U.S. Military Runs Bitcoin Node as INDOPACOM Tests Power Projection Strategy
Admiral Paparo confirms INDOPACOM operates a live Bitcoin node for cybersecurity tests, framing Bitcoin as a national security tool against China.
The U.S. Indo-Pacific Command operates a live Bitcoin node. That revelation, delivered in back-to-back congressional hearings in late April 2026, marks a quiet but significant shift in how the Pentagon views decentralized infrastructure.
Admiral Samuel Paparo, INDOPACOM commander, told the Senate Armed Services Committee on April 21 that Bitcoin shows "incredible potential" as a computer science tool for cybersecurity and American "power projection." The next day, testifying before the House Armed Services Committee, he confirmed the operational details: INDOPACOM is running a full Bitcoin node for monitoring and network security tests.
"We're not mining Bitcoin," Paparo clarified. Instead, the military is studying Bitcoin's cryptography, blockchain architecture, and proof-of-work consensus as components of a broader cybersecurity strategy, particularly in the context of competition with China.
Why the Pentagon Cares About Bitcoin Infrastructure
Paparo described Bitcoin as a "peer-to-peer, zero-trust transfer of value" that supports U.S. national power instruments. The phrase "zero-trust" matters here. It's security jargon for systems that don't assume any participant is trustworthy by default, requiring continuous verification instead.
This framing positions Bitcoin's architecture not as a financial curiosity but as a model for resilient, censorship-resistant communication and verification systems. In contested environments where traditional infrastructure might be compromised or unavailable, peer-to-peer networks offer obvious appeal.
By operating a node, INDOPACOM becomes a direct participant in the global Bitcoin network, currently estimated at 15,000 to 20,000 public full nodes worldwide. Each node independently validates transactions and blocks, maintaining a complete copy of the blockchain. No central authority can alter the ledger without consensus from the network's participants.
Classified Expansions and Pentagon Strategy
The military's interest extends beyond INDOPACOM's experimental node. On April 30, Secretary of War Pete Hegseth told lawmakers that Bitcoin-related efforts, including both "enabling or countering it," fall under classified Pentagon initiatives. He framed these programs as providing leverage in various scenarios against China's digital control model.
The Bitcoin Policy Institute noted Paparo's testimony represents the first instance of a combatant commander publicly framing Bitcoin as a national security asset. That's a notable departure from years of regulatory skepticism.
Not everyone reads the tea leaves the same way. Some analysts argue the military's interest is primarily defensive cybersecurity research, not an endorsement of Bitcoin's financial role or any indication the Pentagon plans to hold or transact in it. The distinction matters: running a node to study network resilience differs substantially from integrating Bitcoin into military logistics or treasury operations.
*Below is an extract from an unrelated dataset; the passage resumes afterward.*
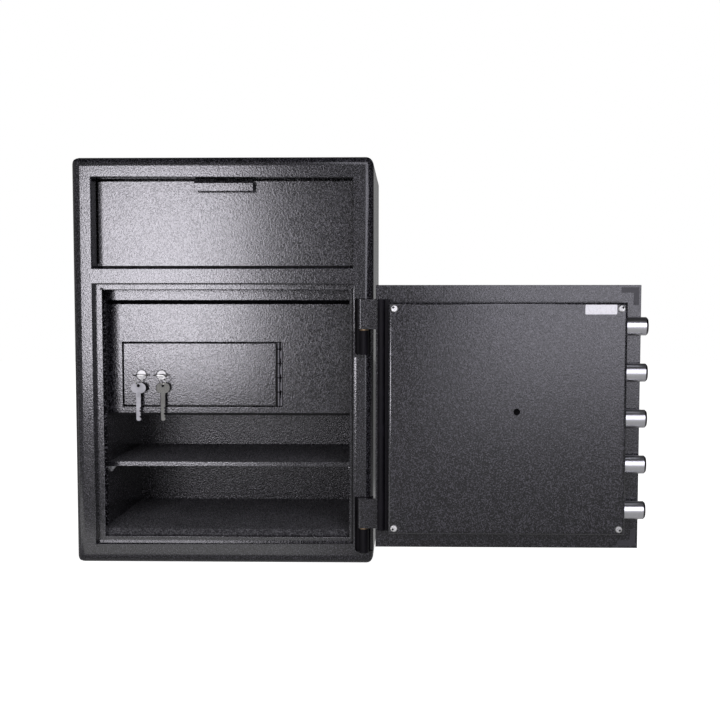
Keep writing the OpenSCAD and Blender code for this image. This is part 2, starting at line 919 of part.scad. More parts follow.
// The door's half of one hinge: a block on the pin and a strap on the plate's outer face
module door_hinge(z) {
    low = z + washer_t;
    strap_in = plate_half - strap_len;
    corner_r = 4;
    color(black_coat)
        swung_open()
            difference() {
                translate([0, 0, low])
                    linear_extrude(block_h)
                        difference() {
                            union() {
                                translate([plate_half + block_gap, hinge_y - block_out])
                                    square([hinge_x + block_near - plate_half - block_gap - corner_r,
                                            front_y - block_in - hinge_y + block_out]);
                                translate([plate_half + block_gap, hinge_y - block_out + corner_r])
                                    square([hinge_x + block_near - plate_half - block_gap,
                                            front_y - block_in - hinge_y + block_out - 2 * corner_r]);
                                for (y = [hinge_y - block_out + corner_r, front_y - block_in - corner_r])
                                    translate([hinge_x + block_near - corner_r, y])
                                        circle(r = corner_r);
                                translate([strap_in, front_y - strap_t])
                                    square([plate_half - strap_in, strap_t]);
                                translate([plate_half - past, front_y - strap_t])
                                    square([block_gap + 2 * past, strap_t - block_in]);
                            }
                        }
                translate([hinge_x, hinge_y, low - past])
                    cylinder(r = pin_r + run_fit, h = block_h - 4 + past);
            }
}

module door_plate() {
    color(black_coat)
        swung_open()
            difference() {
                span([-plate_half, front_y, plate_z], [plate_half, plate_in, plate_z + plate_h]);
                bar_y_axis(-handle_x, lock_z, front_y - past, plate_in + past, bush_r);
                bar_y_axis(-dial_x, lock_z, front_y - past, plate_in + past, dial_spindle_d / 2 + 1);
            }
}

function bolt_z(i) = door_mid_z + (i - 2) * bolt_gap;
screw_places = [for (x = [box_left + screw_in, box_right - screw_in],
                     z = [box_z + screw_in, box_z + box_h - screw_in]) [x, z]];

module door_box() {
    left = box_left + wall_in;
    right = box_right - wall_in;
    low = box_z + wall_in;
    high = box_z + box_h - wall_in;
    color(black_coat)
        swung_open()
            difference() {
                union() {
                    difference() {
                        span([left, plate_in, low], [right, cover_in, high]);
                        span([left + box_t, plate_in - past, low + box_t],
                             [right - box_t, cover_in + past, high - box_t]);
                    }
                    for (x = [left, right - tab_size], z = [low, high - tab_size])
                        span([x, cover_in - tab_t, z], [x + tab_size, cover_in, z + tab_size]);
                }
                for (p = screw_places)
                    bar_y_axis(p[0], p[1], plate_in, cover_y, thread_d / 2);
                for (i = [0 : 4])
                    bar_x_axis(bolt_y, bolt_z(i), left - past, left + box_t + past, bolt_r + 0.5);
            }
}

module door_cover() {
    color(black_coat)
        swung_open()
            difference() {
                span([box_left, cover_in - cover_bend, box_z], [box_right, cover_y, box_z + box_h]);
                span([box_left + box_t, plate_in, box_z + box_t],
                     [box_right - box_t, cover_in, box_z + box_h - box_t]);
                for (p = screw_places)
                    bar_y_axis(p[0], p[1], plate_in, cover_y + past, thread_d / 2 + 0.2);
                bar_y_axis(-dial_x, lock_z, plate_in, cover_y + past, change_hole_d / 2);
                for (i = [0 : 4])
                    bar_x_axis(bolt_y, bolt_z(i), box_left - past, box_left + box_t + past, bolt_r + 0.5);
            }
}

module cover_screws() {
    head_h = 3;
    slot_w = 1.6;
    color(bright)
        swung_open()
            for (p = screw_places) {
                bar_y_axis(p[0], p[1], cover_in - tab_t - 5, cover_y, thread_d / 2);
                translate([p[0], cover_y, p[1]])
                    rotate([-90, 0, 0])
                        difference() {
                            rotate_extrude()
                                difference() {
                                    square([screw_head_d / 2, head_h]);
                                    translate([screw_head_d / 2 - 1.2, head_h])
                                        rotate(-45)
                                            square([3, 3]);
                                }
                            for (a = [0, 90])
                                rotate([0, 0, a])
                                    translate([-screw_head_d / 4, -slot_w / 2, head_h - 1.2])
                                        cube([screw_head_d / 2, slot_w, 2]);
                        }
            }
}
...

What This Means for Sovereign Bitcoin Infrastructure
The military's move highlights a broader truth about Bitcoin: running your own node isn't just about financial sovereignty. It's about participating in a verification system that no single entity controls.
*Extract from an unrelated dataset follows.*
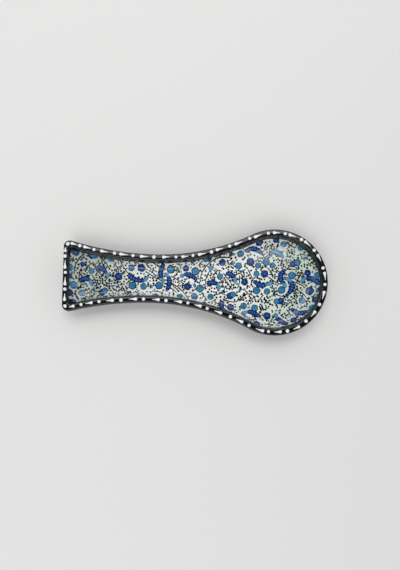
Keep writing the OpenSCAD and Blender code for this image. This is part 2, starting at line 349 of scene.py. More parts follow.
# Clear glaze on a white ground: faintly green, greener and darker where it pooled at both ends
def makeWhiteGlaze():
    material, tree, shader, place = newMaterial("whiteGroundUnderClearGlaze", *glazes["clearFinish"])
    ground = patches(tree, place, linear(glazes["white"]), glazes["whiteCool"], *glazes["coolPatch"])
    axes = addNode(tree, "ShaderNodeSeparateXYZ", {"Vector": place})
    for reachOf, colour in (("handlePool", "pooledHandle"), ("bowlPool", "pooledBowl")):
        near, far = [x * toMetres for x in glazes[reachOf]]
        pool = addNode(tree, "ShaderNodeMapRange",
                       {"From Min": near, "From Max": far, "Value": axes.outputs["X"]},
                       interpolation_type="SMOOTHSTEP")
        mix = addNode(tree, "ShaderNodeMix",
                      {0: pool.outputs["Result"], 6: ground, 7: linear(glazes[colour])}, data_type="RGBA")
        ground = mix.outputs[2]
    specks = patches(tree, place, ground, glazes["speck"], *glazes["speckPatch"])
    tree.links.new(specks, shader.inputs["Base Color"])
    return material


# Bare fired buff clay on the foot: matt, open and sandy, with a few iron specks
def makeClay():
    material, tree, shader, place = newMaterial("bareBuffClay", *glazes["clayFinish"])
    sand = patches(tree, place, linear(glazes["clay"]), glazes["clayPale"], *glazes["palePatch"])
    iron = patches(tree, place, sand, glazes["clayIron"], *glazes["ironPatch"])
    tree.links.new(iron, shader.inputs["Base Color"])
    return material


# Underglaze colour: glossy as the glaze over it, and each brush touch has its own strength,
# kept in the mesh as shade, with the streaks of the brush in it
def makePaint(name, dark, light, streak):
    material, tree, shader, place = newMaterial(name, *glazes["clearFinish"])
    shade = addNode(tree, "ShaderNodeAttribute", {}, attribute_name="shade")
    touch = addNode(tree, "ShaderNodeMix",
                    {0: shade.outputs["Fac"], 6: linear(dark), 7: linear(light)}, data_type="RGBA")
    colour = patches(tree, place, touch.outputs[2], streak, *glazes["streakPatch"])
    tree.links.new(colour, shader.inputs["Base Color"])
    return material


# White relief enamel, set on in drops: opaque, soft gloss, faintly blue in its hollows
def makeEnamel():
    material, tree, shader, place = newMaterial("whiteReliefEnamel", *enamel["finish"])
    colour = patches(tree, place, linear(enamel["white"]), enamel["cool"], *enamel["coolPatch"])
    tree.links.new(colour, shader.inputs["Base Color"])
    return material


blackGlaze = makeBlackGlaze()
whiteGlaze = makeWhiteGlaze()
bareClay = makeClay()
reliefEnamel = makeEnamel()
cobaltPaint, turquoisePaint, linePaint, stemPaint = [
    makePaint(name, *colours) for name, colours in paints.items()]
print("materials made")

# Black glaze and clay, as rings from the foot up the wall, over the lip and down the cove
ringSize = len(outline(wallRings(0)[0]))
wavePhases = [dice.uniform(0, 2 * math.pi) for _ in dish["edgeCounts"]]


def edgeShare(i):
    turn = 2 * math.pi * i / ringSize
    waves = [math.sin(count * turn + phase) for count, phase in zip(dish["edgeCounts"], wavePhases)]
    return 1 + dish["edgeWave"] * sum(waves) / 2


def coveRows(deepAt, start, end, count):
    rows = []
    for k in range(count + 1):
        table = coveTable(deepAt(k / count))
        rows.append([covePoint(table, i, start(i) + (end(i) - start(i)) * k / count)
                     for i in range(ringSize)])
    return rows


outsideRows = [outline(ring) for ring in wallRings(0) + lipRings(0)]
bandRows = coveRows(lambda s: -dish["edgeRelief"] * s**2, lambda i: 0, edgeShare, steps["band"])
edgeRows = coveRows(lambda s: dish["edgeDepth"], edgeShare, edgeShare, 1)[:1]
glazeLine = [outline(wallRings(dish["glaze"])[0])]
blackRows = glazeLine + outsideRows + bandRows[1:] + edgeRows
blackPoints, blackFaces = makeShell(
    "blackGlazedRimAndWall", blackRows, False, False, blackGlaze, "black_glaze")

whiteRows = coveRows(lambda s: 0, lambda i: edgeShare(i) - dish["underEdge"], lambda i: 2, steps["floor"])
whitePoints, whiteFaces = makeShell(
    "whiteGlazedInside", whiteRows, False, True, whiteGlaze, "white_glaze")

deep = dish["glaze"]
clayRings = footRings() + wallRings(deep) + lipRings(deep)
clayRings += [coveRing(deep, 2 * k / steps["floor"]) for k in range(1, steps["floor"] + 1)]
clayRows = [outline(ring) for ring in clayRings]
makeShell("bareClayBodyAndFoot", clayRows, True, True, bareClay, "clay_body")
print("dish made")

# Surfaces that the painting and the enamel are laid on
whiteTree = BVHTree.FromPolygons(whitePoints, whiteFaces)
allPoints = blackPoints + whitePoints
allFaces = blackFaces + [tuple(i + len(blackPoints) for i in face) for face in whiteFaces]
dishTree = BVHTree.FromPolygons(allPoints, allFaces)
straightDown = Vector((0, 0, -1))


# A place in the photograph, in pixels, to the point of the dish it shows
def fromPhoto(place):
    u, v = place
    flat = Vector(((u - shot["middle"][0]) / shot["focal"], (shot["middle"][1] - v) / shot["focal"]))
    c, s = math.cos(shot["roll"]), math.sin(shot["roll"])
    start = Vector((-shot["forward"] * s, shot["forward"] * c, shot["height"]))
    ray = Vector((flat.x * c - flat.y * s, flat.x * s + flat.y * c, -1)).normalized()
    hit = dishTree.ray_cast(start, ray)[0]
    return hit if hit else start + ray * (start.z / -ray.z)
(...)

For individuals and organizations concerned about network resilience, the same logic that appeals to INDOPACOM applies at smaller scales. Running a Bitcoin node means independently validating the network's state without trusting third parties. In an environment where governments are increasingly interested in controlling digital infrastructure, that independence has value.
Tools like Start9 make node operation accessible to non-technical users. StartOS provides a point-and-click interface for running Bitcoin and Lightning nodes alongside other self-hosted services, replacing the command-line complexity that traditionally kept node operation out of reach for most people. The same zero-trust principles the Pentagon finds attractive apply to anyone who prefers verifying their own transactions rather than trusting exchanges or block explorers.
The Quiet Shift in Perception
No public updates on INDOPACOM's Bitcoin node tests have emerged since early May 2026. Some program details remain classified, and the effort appears to still be in an experimental phase.
But the framing matters. For years, Bitcoin skeptics in government focused on illicit use cases and regulatory challenges. Paparo's testimony reframes the conversation around infrastructure resilience and cryptographic security. When a four-star admiral describes Bitcoin's architecture as a "power projection" tool in front of Congress, the Overton window has moved.
Whether this leads to broader military adoption, influences regulatory attitudes, or remains a narrow cybersecurity research program is unclear. What's evident is that the same properties that make Bitcoin valuable to individuals seeking financial sovereignty, decentralization, censorship resistance, and trustless verification, are now attracting serious attention from the world's most powerful military.